_Exercise_. Output the records exactly. Include every line.

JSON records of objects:
▶
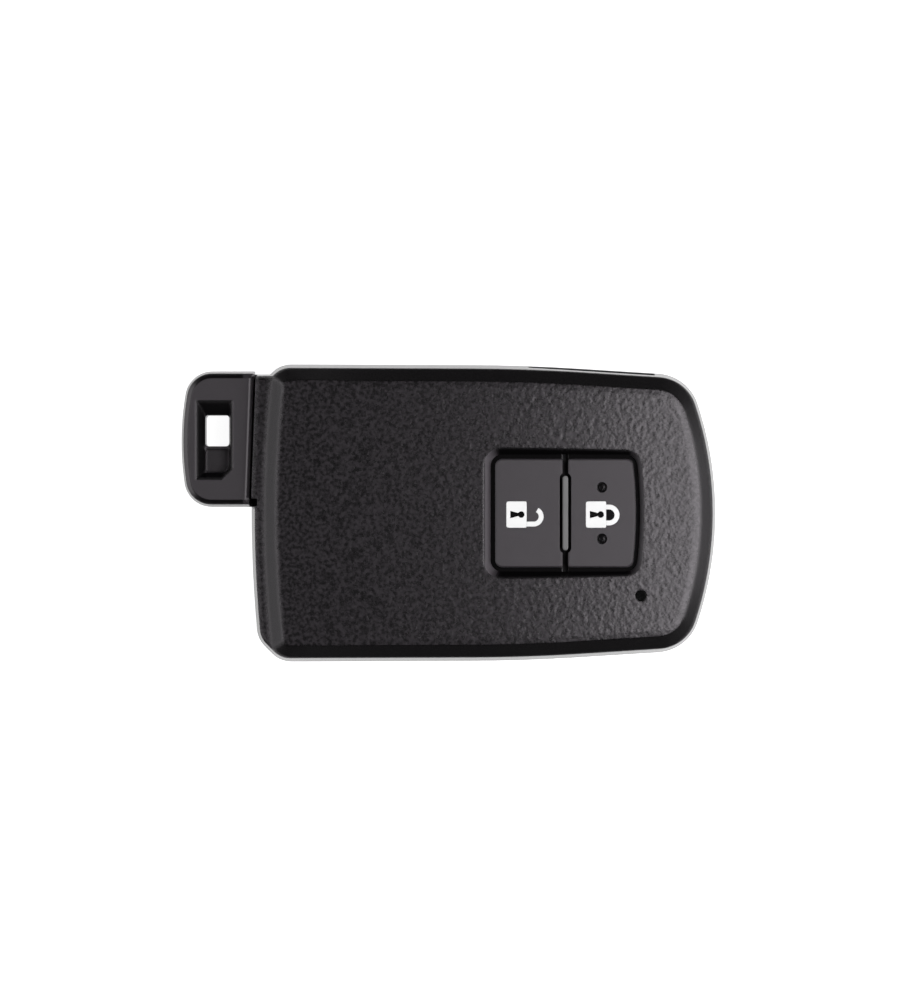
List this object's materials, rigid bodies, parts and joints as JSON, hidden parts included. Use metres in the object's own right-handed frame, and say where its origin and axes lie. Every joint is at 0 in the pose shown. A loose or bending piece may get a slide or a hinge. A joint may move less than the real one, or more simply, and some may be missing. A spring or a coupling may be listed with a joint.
{
  "type": "car key fob",
  "caption": "Flat plastic car key fob with lock and unlock push buttons, an indicator lamp and a pull-out emergency key whose head carries a key ring slot.",
  "frame": {"origin": "middle of the case on its flat back, on which the fob lies", "axes": "+X towards the button end, -X towards the key head; +Y towards the long side that the emergency key lies along; +Z out of the button face"},
  "size_m": [0.0742, 0.0414, 0.0129],
  "materials": {
    "cover_grain": "fine grain, satin bevels",
    "rear_grain": "fine grain",
    "clear_plastic": "clear, smoked by the depth of the hole",
    "silicone": "matt silicone",
    "keytop": "soft matt",
    "module_plastic": "matt",
    "solder_mask": "green solder mask over copper",
    "switch_plastic": "matt",
    "plunger_plastic": "ivory",
    "chip_resin": "moulded resin",
    "crystal_metal": "satin lid",
    "lamp_resin": "clear resin",
    "ceramic": "fired ceramic",
    "antenna_strip": "gold-plated strip",
    "antenna_plastic": "matt",
    "ferrite": "fired ferrite",
    "enamelled_wire": "enamelled copper",
    "holder_plastic": "matt",
    "contact_steel": "nickel-plated spring steel",
    "cell_steel": "polished",
    "cell_seal": "matt",
    "seal_rubber": "matt",
    "head_satin": "smooth satin",
    "blade_steel": "brushed nickel silver",
    "latch_plastic": "satin",
    "spring_steel": "drawn wire"
  },
  "bodies": {
    "rear_half": {"rear_cover": "rear_grain", "latch_spring": "spring_steel"},
    "front_half": {"front_cover": "cover_grain", "led_light_guide": "clear_plastic", "keypad_membrane": "silicone", "module_case": "module_plastic", "circuit_board": "solder_mask", "unlock_switch": "switch_plastic", "lock_switch": "switch_plastic", "microcontroller": "chip_resin", "rf_chip": "chip_resin", "crystal": "crystal_metal", "status_led": "lamp_resin", "chip_components": "ceramic", "uhf_antenna": "antenna_strip", "lf_antenna_base": "antenna_plastic", "lf_antenna_core": "ferrite", "lf_antenna_winding_x": "enamelled_wire", "lf_antenna_winding_y": "enamelled_wire", "lf_antenna_winding_z": "enamelled_wire", "battery_holder": "holder_plastic", "battery_contact_positive": "contact_steel", "battery_contact_negative": "contact_steel", "battery_can": "cell_steel", "battery_cap": "cell_steel", "battery_gasket": "cell_seal", "battery_cover": "holder_plastic", "battery_cover_seal": "seal_rubber"},
    "unlock_button": {"button_unlock": "keytop", "unlock_plunger": "plunger_plastic"},
    "lock_button": {"button_lock": "keytop", "lock_plunger": "plunger_plastic"},
    "emergency_key": {"key_head": "head_satin", "key_blade": "blade_steel"},
    "release_latch": {"release_latch": "latch_plastic"}
  },
  "joints": [
    {"name": "case_opening", "type": "slide", "parent": "rear_half", "child": "front_half", "axis": [0, 0, 1], "range_m": [0, 0.025]},
    {"name": "unlock_press", "type": "slide", "parent": "front_half", "child": "unlock_button", "axis": [0, 0, -1], "range_m": [0, 0.00035], "stiffness_N_per_m": 400, "springref_m": -0.001, "deforming": ["keypad_membrane"]},
    {"name": "lock_press", "type": "slide", "parent": "front_half", "child": "lock_button", "axis": [0, 0, -1], "range_m": [0, 0.00035], "stiffness_N_per_m": 400, "springref_m": -0.001, "deforming": ["keypad_membrane"]},
    {"name": "key_pull", "type": "slide", "parent": "rear_half", "child": "emergency_key", "axis": [-1, 0, 0], "range_m": [0, 0.054]},
    {"name": "latch_slide", "type": "slide", "parent": "rear_half", "child": "release_latch", "axis": [0, 1, 0], "range_m": [0, 0.0016], "stiffness_N_per_m": 100, "springref_m": 0.0045, "deforming": ["latch_spring"]}
  ]
}
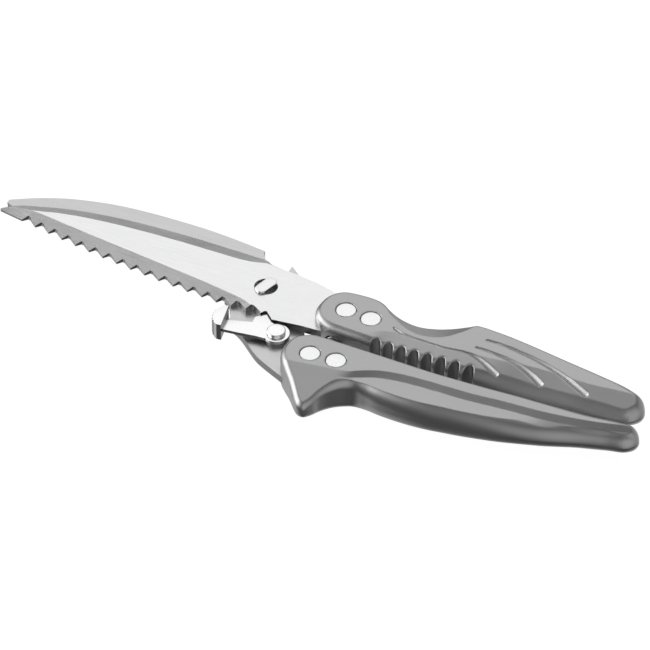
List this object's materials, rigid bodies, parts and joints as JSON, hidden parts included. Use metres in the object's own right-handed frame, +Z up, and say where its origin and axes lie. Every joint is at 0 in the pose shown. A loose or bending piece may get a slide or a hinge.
◀
_Exercise result_.
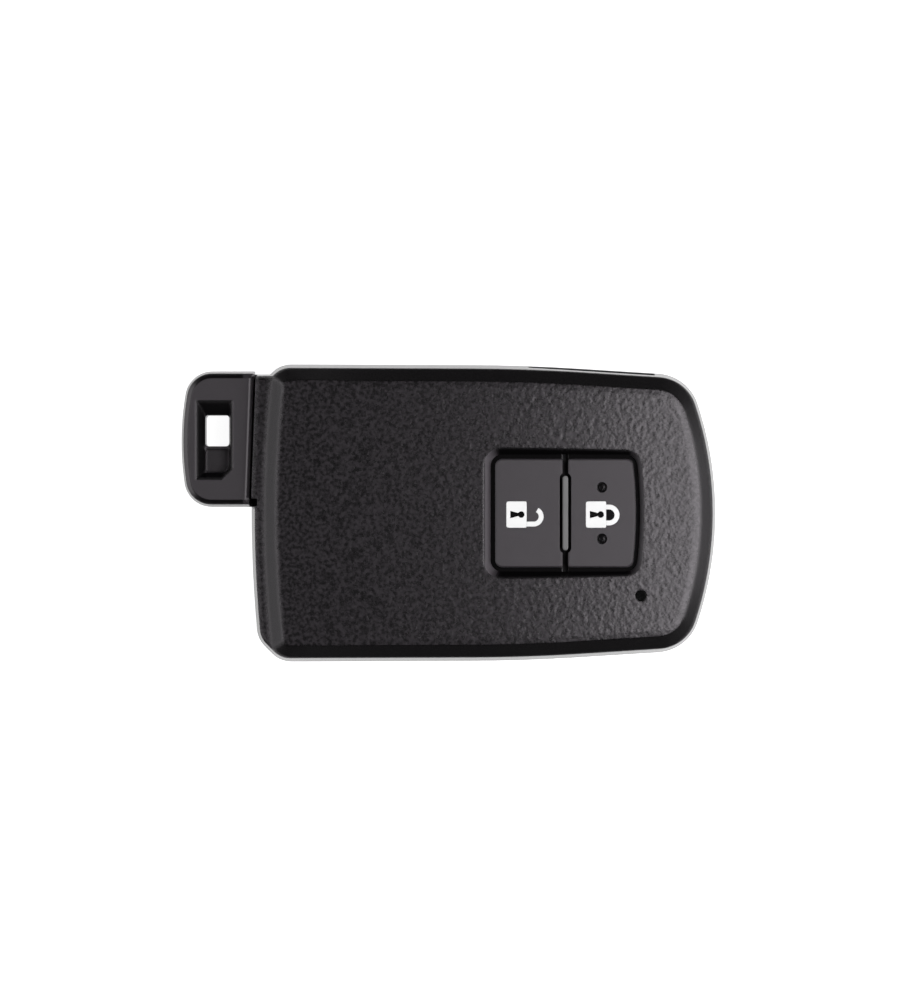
List this object's materials, rigid bodies, parts and joints as JSON, hidden parts included. Use metres in the object's own right-handed frame, and say where its origin and axes lie. Every joint is at 0 in the pose shown. A loose or bending piece may get a slide or a hinge. A joint may move less than the real one, or more simply, and some may be missing. A spring or a coupling may be listed with a joint.
{
  "type": "car key fob",
  "caption": "Flat plastic car key fob with lock and unlock push buttons, an indicator lamp and a pull-out emergency key whose head carries a key ring slot.",
  "frame": {"origin": "middle of the case on its flat back, on which the fob lies", "axes": "+X towards the button end, -X towards the key head; +Y towards the long side that the emergency key lies along; +Z out of the button face"},
  "size_m": [0.0742, 0.0414, 0.0129],
  "materials": {
    "cover_grain": "fine grain, satin bevels",
    "rear_grain": "fine grain",
    "clear_plastic": "clear, smoked by the depth of the hole",
    "silicone": "matt silicone",
    "keytop": "soft matt",
    "module_plastic": "matt",
    "solder_mask": "green solder mask over copper",
    "switch_plastic": "matt",
    "plunger_plastic": "ivory",
    "chip_resin": "moulded resin",
    "crystal_metal": "satin lid",
    "lamp_resin": "clear resin",
    "ceramic": "fired ceramic",
    "antenna_strip": "gold-plated strip",
    "antenna_plastic": "matt",
    "ferrite": "fired ferrite",
    "enamelled_wire": "enamelled copper",
    "holder_plastic": "matt",
    "contact_steel": "nickel-plated spring steel",
    "cell_steel": "polished",
    "cell_seal": "matt",
    "seal_rubber": "matt",
    "head_satin": "smooth satin",
    "blade_steel": "brushed nickel silver",
    "latch_plastic": "satin",
    "spring_steel": "drawn wire"
  },
  "bodies": {
    "rear_half": {"rear_cover": "rear_grain", "latch_spring": "spring_steel"},
    "front_half": {"front_cover": "cover_grain", "led_light_guide": "clear_plastic", "keypad_membrane": "silicone", "module_case": "module_plastic", "circuit_board": "solder_mask", "unlock_switch": "switch_plastic", "lock_switch": "switch_plastic", "microcontroller": "chip_resin", "rf_chip": "chip_resin", "crystal": "crystal_metal", "status_led": "lamp_resin", "chip_components": "ceramic", "uhf_antenna": "antenna_strip", "lf_antenna_base": "antenna_plastic", "lf_antenna_core": "ferrite", "lf_antenna_winding_x": "enamelled_wire", "lf_antenna_winding_y": "enamelled_wire", "lf_antenna_winding_z": "enamelled_wire", "battery_holder": "holder_plastic", "battery_contact_positive": "contact_steel", "battery_contact_negative": "contact_steel", "battery_can": "cell_steel", "battery_cap": "cell_steel", "battery_gasket": "cell_seal", "battery_cover": "holder_plastic", "battery_cover_seal": "seal_rubber"},
    "unlock_button": {"button_unlock": "keytop", "unlock_plunger": "plunger_plastic"},
    "lock_button": {"button_lock": "keytop", "lock_plunger": "plunger_plastic"},
    "emergency_key": {"key_head": "head_satin", "key_blade": "blade_steel"},
    "release_latch": {"release_latch": "latch_plastic"}
  },
  "joints": [
    {"name": "case_opening", "type": "slide", "parent": "rear_half", "child": "front_half", "axis": [0, 0, 1], "range_m": [0, 0.025]},
    {"name": "unlock_press", "type": "slide", "parent": "front_half", "child": "unlock_button", "axis": [0, 0, -1], "range_m": [0, 0.00035], "stiffness_N_per_m": 400, "springref_m": -0.001, "deforming": ["keypad_membrane"]},
    {"name": "lock_press", "type": "slide", "parent": "front_half", "child": "lock_button", "axis": [0, 0, -1], "range_m": [0, 0.00035], "stiffness_N_per_m": 400, "springref_m": -0.001, "deforming": ["keypad_membrane"]},
    {"name": "key_pull", "type": "slide", "parent": "rear_half", "child": "emergency_key", "axis": [-1, 0, 0], "range_m": [0, 0.054]},
    {"name": "latch_slide", "type": "slide", "parent": "rear_half", "child": "release_latch", "axis": [0, 1, 0], "range_m": [0, 0.0016], "stiffness_N_per_m": 100, "springref_m": 0.0045, "deforming": ["latch_spring"]}
  ]
}
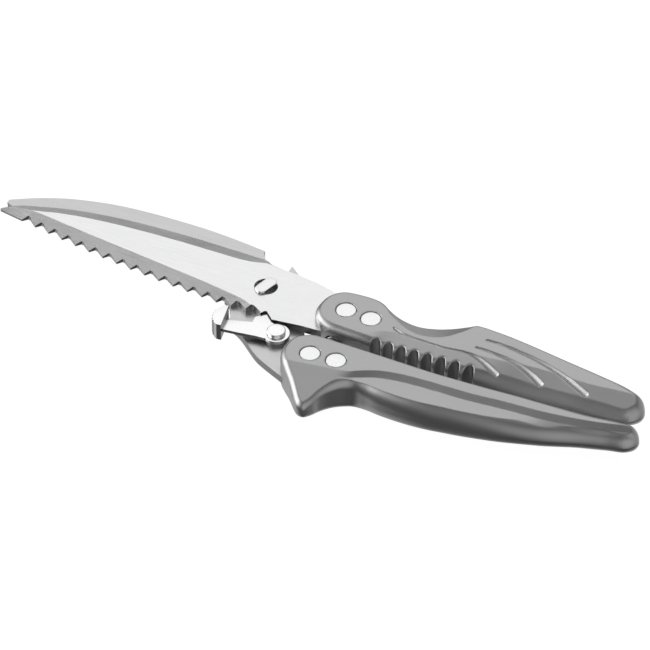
List this object's materials, rigid bodies, parts and joints as JSON, hidden parts included. Use metres in the object's own right-handed frame, +Z up, and say where its origin and axes lie. Every joint is at 0 in the pose shown. A loose or bending piece may get a slide or a hinge.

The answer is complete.